Cecilia had to give up her job as a furniture maker, closing down her workshop in Hampshire, selling her home and putting most of her belongings in storage. Cecilia said: “A lot of money has gone down the toilet. But it's what needs to happen. I can't leave her. That's my choice. I need to know that she feels safe.”
Now she looks after her mother full-time, from doing the shopping to getting her to appointments, all while trying to ensure she retains as much autonomy as possible. Her professional background also means Cecilia is a problem-solving expert, with the ability to think up novel solutions to everyday issues her mother faces, from elasticated laces on her shoes to tagging her mum’s clothes in case she gets lost.
“I really cannot tell you how much this place means to me. Each of the people I've spoken to has shocked me by going above and beyond. That's why I call them angels. I don't quite know how they do it.”

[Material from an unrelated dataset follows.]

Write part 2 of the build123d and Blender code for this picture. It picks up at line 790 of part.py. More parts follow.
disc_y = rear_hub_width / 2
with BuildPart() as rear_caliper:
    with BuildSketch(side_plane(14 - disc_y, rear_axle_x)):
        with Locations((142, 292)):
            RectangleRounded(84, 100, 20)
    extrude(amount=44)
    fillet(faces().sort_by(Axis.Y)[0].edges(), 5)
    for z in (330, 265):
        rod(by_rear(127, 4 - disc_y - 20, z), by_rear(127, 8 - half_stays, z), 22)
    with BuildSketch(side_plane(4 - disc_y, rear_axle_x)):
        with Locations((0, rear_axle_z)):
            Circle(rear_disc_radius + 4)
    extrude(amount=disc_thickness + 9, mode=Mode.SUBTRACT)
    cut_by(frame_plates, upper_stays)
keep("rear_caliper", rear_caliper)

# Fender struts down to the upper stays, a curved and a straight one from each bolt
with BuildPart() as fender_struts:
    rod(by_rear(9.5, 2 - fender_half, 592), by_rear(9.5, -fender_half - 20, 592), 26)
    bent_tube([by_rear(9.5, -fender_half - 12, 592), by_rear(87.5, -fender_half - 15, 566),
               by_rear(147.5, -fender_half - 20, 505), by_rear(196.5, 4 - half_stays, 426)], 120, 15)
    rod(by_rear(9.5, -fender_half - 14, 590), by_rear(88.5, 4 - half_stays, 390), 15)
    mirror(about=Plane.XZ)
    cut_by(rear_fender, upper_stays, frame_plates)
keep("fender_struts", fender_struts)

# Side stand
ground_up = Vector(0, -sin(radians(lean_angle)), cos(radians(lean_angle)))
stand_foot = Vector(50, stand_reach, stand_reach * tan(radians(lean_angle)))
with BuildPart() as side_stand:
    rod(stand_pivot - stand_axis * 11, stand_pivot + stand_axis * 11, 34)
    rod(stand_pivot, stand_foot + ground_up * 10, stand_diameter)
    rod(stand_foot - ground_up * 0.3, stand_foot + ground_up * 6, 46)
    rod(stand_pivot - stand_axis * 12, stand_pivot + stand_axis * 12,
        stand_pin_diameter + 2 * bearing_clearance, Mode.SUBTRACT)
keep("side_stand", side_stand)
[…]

It took around two years for Cecilia to discover Wandsworth Carers' Centre, which she now describes as being her “angels”. She attends two groups run by Wandsworth Carers, one which focuses on dementia for both carers and the people they look after, and another just focusing on LGBTQ+ carers. The first gives her more practical help while the LGBTQ+ group allows her a safe space to discuss the impact of caring on herself. Cecilia likened the group to the instinctive understanding you get from a lifelong best friend.

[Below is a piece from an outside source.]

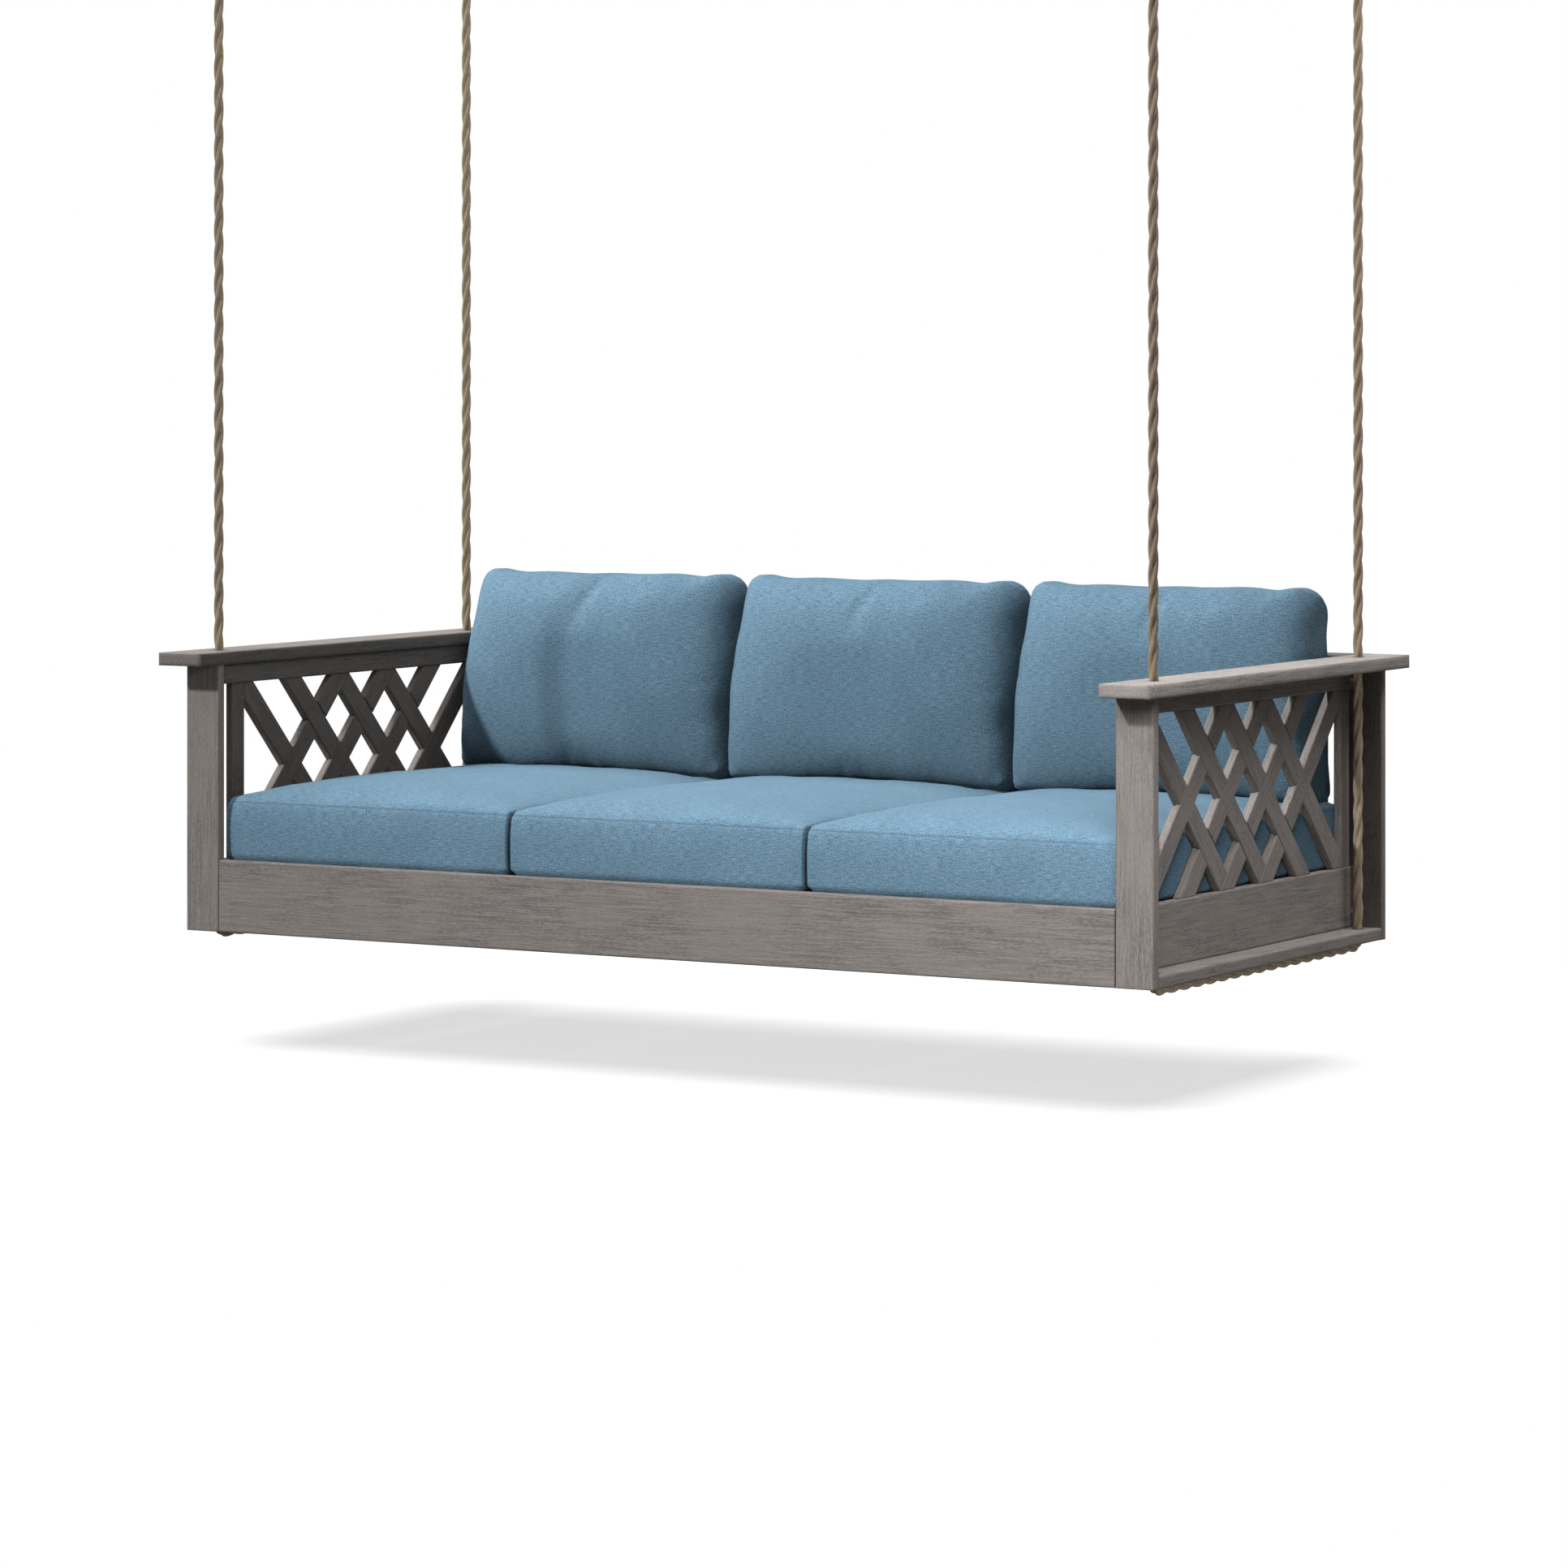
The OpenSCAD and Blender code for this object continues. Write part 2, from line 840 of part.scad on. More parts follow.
back_cushion(1);  // right_back_cushion
under_rope(-1);  // left_under_rope
under_rope(1);  // right_under_rope
upper_rope(-1, front_rope_y);  // front_left_rope
upper_rope(1, front_rope_y);  // front_right_rope
upper_rope(-1, back_rope_y);  // back_left_rope
upper_rope(1, back_rope_y);  // back_right_rope
rope_eyes(front_rope_y);  // front_rope_eyes
rope_eyes(back_rope_y);  // back_rope_eyes
thimbles(front_rope_y);  // front_thimbles
thimbles(back_rope_y);  // back_thimbles
whippings(front_rope_y);  // front_whippings
whippings(back_rope_y);  // back_whippings
bracket(-1, front_rope_y);  // front_left_bracket
bracket(1, front_rope_y);  // front_right_bracket
bracket(-1, back_rope_y);  // back_left_bracket
bracket(1, back_rope_y);  // back_right_bracket
bracket_bolts();
bracket_nuts();
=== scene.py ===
"""Hanging daybed: laid ropes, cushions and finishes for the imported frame, with its light and camera."""

import json
import math

import bmesh
import bpy
import numpy as np
from bpy.props import FloatProperty, FloatVectorProperty, IntProperty, PointerProperty
from bpy.types import Operator, Panel, PropertyGroup
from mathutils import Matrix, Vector, noise

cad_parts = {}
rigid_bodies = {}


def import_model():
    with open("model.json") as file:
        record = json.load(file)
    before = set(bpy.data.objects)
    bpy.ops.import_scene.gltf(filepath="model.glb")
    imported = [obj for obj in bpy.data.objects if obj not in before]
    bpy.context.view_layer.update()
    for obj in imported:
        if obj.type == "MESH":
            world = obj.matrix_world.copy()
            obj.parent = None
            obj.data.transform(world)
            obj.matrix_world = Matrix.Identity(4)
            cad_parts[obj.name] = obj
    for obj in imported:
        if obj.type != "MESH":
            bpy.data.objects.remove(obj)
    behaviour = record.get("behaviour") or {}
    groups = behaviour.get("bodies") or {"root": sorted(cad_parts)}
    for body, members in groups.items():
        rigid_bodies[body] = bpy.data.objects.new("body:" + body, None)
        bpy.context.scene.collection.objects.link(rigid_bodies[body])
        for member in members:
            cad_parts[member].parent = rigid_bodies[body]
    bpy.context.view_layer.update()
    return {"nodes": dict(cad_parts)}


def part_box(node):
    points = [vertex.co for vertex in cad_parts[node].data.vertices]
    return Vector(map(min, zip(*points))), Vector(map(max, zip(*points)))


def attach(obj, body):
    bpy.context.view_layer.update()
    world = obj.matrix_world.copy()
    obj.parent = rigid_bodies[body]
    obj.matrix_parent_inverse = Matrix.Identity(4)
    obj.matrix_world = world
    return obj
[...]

She said: “The group has been fantastic because we tell each other our stories. We've all got very similar if not the same experiences. There’s an understanding there about what it's like the being that little bit different, and in many cases, having to protect yourself specifically because of that.

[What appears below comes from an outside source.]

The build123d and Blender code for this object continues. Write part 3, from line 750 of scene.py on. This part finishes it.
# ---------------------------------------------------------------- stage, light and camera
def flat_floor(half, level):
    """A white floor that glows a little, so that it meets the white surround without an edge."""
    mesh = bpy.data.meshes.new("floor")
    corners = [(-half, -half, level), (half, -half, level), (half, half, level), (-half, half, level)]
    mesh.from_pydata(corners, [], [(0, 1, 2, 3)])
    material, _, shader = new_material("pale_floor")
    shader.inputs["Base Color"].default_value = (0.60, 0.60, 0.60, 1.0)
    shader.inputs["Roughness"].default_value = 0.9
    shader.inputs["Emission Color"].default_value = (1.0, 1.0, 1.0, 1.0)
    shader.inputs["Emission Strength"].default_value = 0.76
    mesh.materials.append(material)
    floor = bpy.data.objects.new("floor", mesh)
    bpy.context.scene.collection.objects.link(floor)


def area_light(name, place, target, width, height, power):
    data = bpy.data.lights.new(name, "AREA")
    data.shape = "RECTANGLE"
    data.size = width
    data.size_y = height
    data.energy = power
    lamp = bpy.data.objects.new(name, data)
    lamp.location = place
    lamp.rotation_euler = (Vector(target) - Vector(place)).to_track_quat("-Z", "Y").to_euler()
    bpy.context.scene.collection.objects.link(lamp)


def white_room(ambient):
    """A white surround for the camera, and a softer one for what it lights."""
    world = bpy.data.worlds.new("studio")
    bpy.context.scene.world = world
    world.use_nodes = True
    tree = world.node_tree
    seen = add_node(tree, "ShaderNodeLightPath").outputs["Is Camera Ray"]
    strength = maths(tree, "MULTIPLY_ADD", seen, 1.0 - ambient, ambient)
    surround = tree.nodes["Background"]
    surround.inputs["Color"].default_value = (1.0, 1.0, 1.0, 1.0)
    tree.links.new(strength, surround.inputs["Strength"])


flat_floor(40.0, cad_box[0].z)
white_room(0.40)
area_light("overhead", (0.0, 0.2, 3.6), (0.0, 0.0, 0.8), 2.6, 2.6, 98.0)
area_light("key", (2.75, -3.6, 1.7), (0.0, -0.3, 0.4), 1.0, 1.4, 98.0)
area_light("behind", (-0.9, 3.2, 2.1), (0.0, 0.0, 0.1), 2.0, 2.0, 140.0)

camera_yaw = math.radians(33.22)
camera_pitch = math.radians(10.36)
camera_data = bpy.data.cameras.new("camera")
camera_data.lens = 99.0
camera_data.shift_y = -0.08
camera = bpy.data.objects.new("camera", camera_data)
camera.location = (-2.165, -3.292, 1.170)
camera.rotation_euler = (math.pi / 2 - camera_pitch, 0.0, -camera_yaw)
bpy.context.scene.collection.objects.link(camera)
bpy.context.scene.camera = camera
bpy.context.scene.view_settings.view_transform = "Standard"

“I can’t tell you the difference it’s made to me, I can’t qualify it or quantify it. I’m sure I appear quite happy because I am compared to the way I was before I joined that group. If I vent about what is annoying me, generally speaking, other people have experienced similar things if not worse.
“The benefits can also be a silly thing like a hug. There was one chap guy who just seemed really down and I said ‘you sound like you’re at the edge, can I hug you?’. He took off his jacket and his rucksack and he hugged me for ages. We need that, partly because we're getting more and more isolated because of age. All your friends are married and with families and whatnot. Everybody's busy. Getting to see people is a rare event. So the fact that we each understand so much about each other's lives without having to say it is amazing.”
Asked what she would tell other people in her situation to do, Cecilia urged them to seek help from organisations like Wandsworth Carers’ Centre for help with the practicalities of their caring role.
She said: “I probably wouldn't have gone through with getting Carer’s Allowance because the questions are so odd, but these angels have called me and they've gone through the form and filled it out for me. They've sent it to me at home with an envelope to send it and a stamp with the address on - the only thing they haven't done is lick the envelope. I honestly still can't believe that they do that.
“I really cannot tell you how much this place means to me. Each of the people I've spoken to has shocked me by going above and beyond. That's why I call them angels. I don't quite know how they do it.”
Alongside running the group, Wandsworth Carers' Centre also provides LGBTQ+ awareness training to other carer organisations in London. One of the challenges they identified was that many carer services do not include questions on sexual orientation, gender identity and trans status on their monitoring forms.
A spokesperson for Wandsworth Carers' Centre said: “We felt that this peer support group was important for people who wanted to speak to other carers in a setting where they could feel safe to discuss any part of their LGBTQ+ identity, including how this impacts on their caring role. We have been so grateful to the carers who have accessed the group and other forms of support which we have offered, such as one-to-one telephone support. We have all learnt a lot from each other and it has been a privilege to work with carers whose voices have previously gone unheard.
“Sometimes, assumptions are made about who a carer is or who they are caring for. Often, the significance of relationships with chosen family members is also misunderstood. Some LGBTQ+ carers feel comfortable to join general support groups whereas others appreciate having an LGBTQ+ specific space. Being able to offer both options to carers has been very important to us.
“We hope to continue to have a positive impact on LGBTQ+ carers in London by reaching more carers who can benefit from our support.”